Corazon Loco, chrogégraphie et mise en scène de Blanca Li, musique et texte d’Édith Canat de Chizy. Créé en 2007 au Théâtre national de Chaillot.  Photo Arnold Jerocki
Corazon Loco, chrogégraphie et mise en scène de Blanca Li, musique et texte d’Édith Canat de Chizy. Créé en 2007 au Théâtre national de Chaillot. Photo Arnold Jerocki

 

N.E. : Vous venez d’intégrer cette toute nouvelle section de Chorégraphie au sein d’une Académie des beaux-arts qui accueille différentes disciplines artistiques. Quels projets souhaitez-vous proposer, apporter, développer dans ce cadre ?

B.L. : L’ouverture de la section de Chorégraphie à l’Académie des beaux-arts est un premier pas vers la reconnaissance de la danse comme un art à part entière, mais je pense qu’il faut développer davantage cette reconnaissance et permettre que la danse soit valorisée par le public comme par les institutions, beaucoup plus qu’elle ne l’est actuellement. Cette reconnaissance pouvant se manifester à travers des prix et des bourses attribués dans le domaine de la danse ou favorisant la transversalité et les collaborations entre disciplines artistiques incluant la danse. Enfin je pense que le rôle de l’Académie est aussi d’aider à ce que la danse puisse faire partie du cursus éducatif obligatoire depuis l’école maternelle jusqu’à l’université.

 

N.E. : La danse est universelle... et internationale. Vous êtes originaire d’Espagne, où vous venez de prendre la direction d’un important centre chorégraphique à Madrid. Vous travaillez dans le monde entier. Et vous voilà membre d’une institution très française. Comment vivez-vous ces appartenances multiples ?

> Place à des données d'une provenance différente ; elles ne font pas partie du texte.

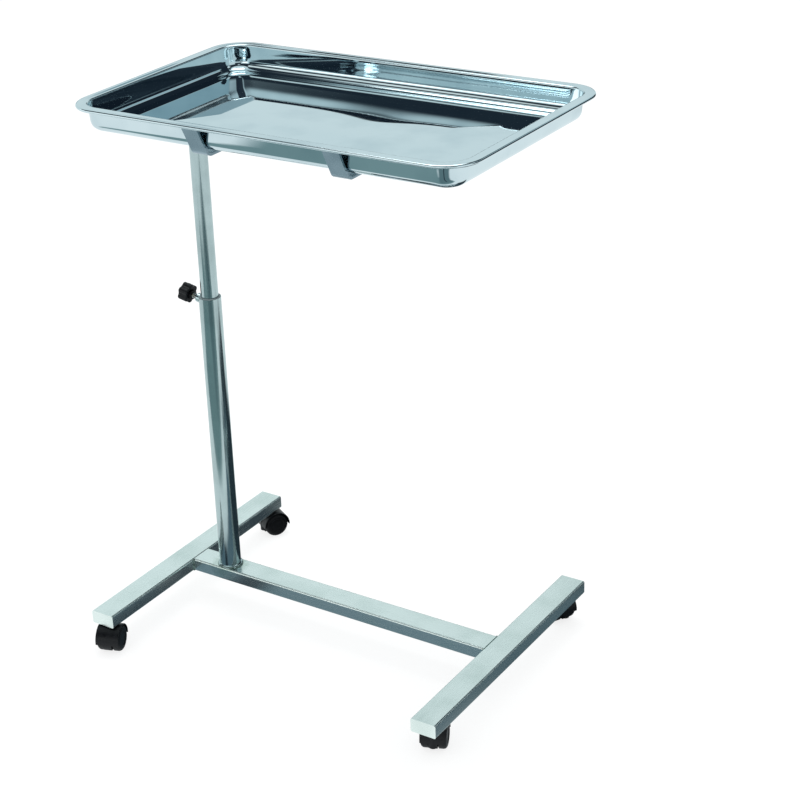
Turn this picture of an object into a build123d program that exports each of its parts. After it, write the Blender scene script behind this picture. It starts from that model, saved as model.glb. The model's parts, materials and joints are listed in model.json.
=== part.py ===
from build123d import *
from math import atan2, cos, radians, sin
import os

# Mayo instrument stand: a lift-off tray on two strip hoops, a telescopic post with a
# clamp knob, and an H base of rectangular tube on four twin-wheel castors.
# Millimetres. X runs along the tray, Y across it, Z up from the floor. The origin is on
# the floor, under the middle of the whole stand.

# Base of rectangular tube
bar_length = 420.0          # each cross bar, along Y
bar_spacing = 541.0         # between the centre lines of the two cross bars
bar_width = 38.0
bar_height = 20.0
bar_wall = 1.5
bar_corner = 2.5
end_plate = 1.5

# Post
post_offset = 75.0          # post axis from the left cross bar's centre line
lower_tube_d = 32.0
post_wall = 1.5
bush_wall = 2.0             # between the two tubes
lower_tube_length = 431.0
upper_tube_length = 410.0
post_reach = 252.5          # upper tube showing above the lower one, as photographed
weld_leg = 3.5
weld_toe = 2.8              # how far the bead spreads on the bar
weld_crown = 2.1            # height of the bead's fullest point
bush_depth = 45.0
bush_lip = 1.0
plug_head = 20.0
plug_spigot = 25.0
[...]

B.L. : Je viens d’être nommée directrice des Teatros del Canal : c’est à la fois un théâtre avec trois salles de spectacles de différentes tailles et un centre chorégraphique disposant de 9 studios de répétition. C’est un complexe assez exceptionnel pour la création et pour le public. Dans ce centre, je veux développer la création chorégraphique et faire une place spéciale aux compagnies de danse locales, nationales et internationales. Je vais aussi programmer tous types de spectacles dans les trois salles du théâtre parce que je pense que la diversité est ce qui permet au public de mieux apprécier toutes les disciplines. Il y aura, en plus de la danse, de l’opéra, du théâtre, de la musique, du cirque...

En partageant ma vie entre Madrid, où je dirige les Teatros del Canal, et Paris où j’ai ma compagnie (le prochain spectacle sera créé à Paris, mais avec des partenaires en Espagne, au Canada et au Luxembourg), je suis « à cheval » entre deux cultures et deux pays, mon pays natal et mon pays d’adoption. C’est une chose que j’aime beaucoup, parce que la danse est un langage universel qui n’a pas de frontières. Communiquer à travers le mouvement et la danse est une des activités créatrices qui n’a pas besoin de traduction ou d’efforts d’adaptation culturelle importants, et qui fonctionne toujours très bien partout dans le monde, à condition bien sûr de respecter et d’apprécier, sans a priori, la culture de chacun. Mon activité n’a pas de frontières et je me suis toujours sentie à l’aise partout, j’ai le sentiment d’être une citoyenne du monde depuis mon passage par New York, et j’ai toujours aimé aller à la rencontre des autres cultures. Le fait de vivre maintenant entre Madrid et Paris est juste une nouvelle étape dans mon parcours international, une étape qui me semble totalement naturelle.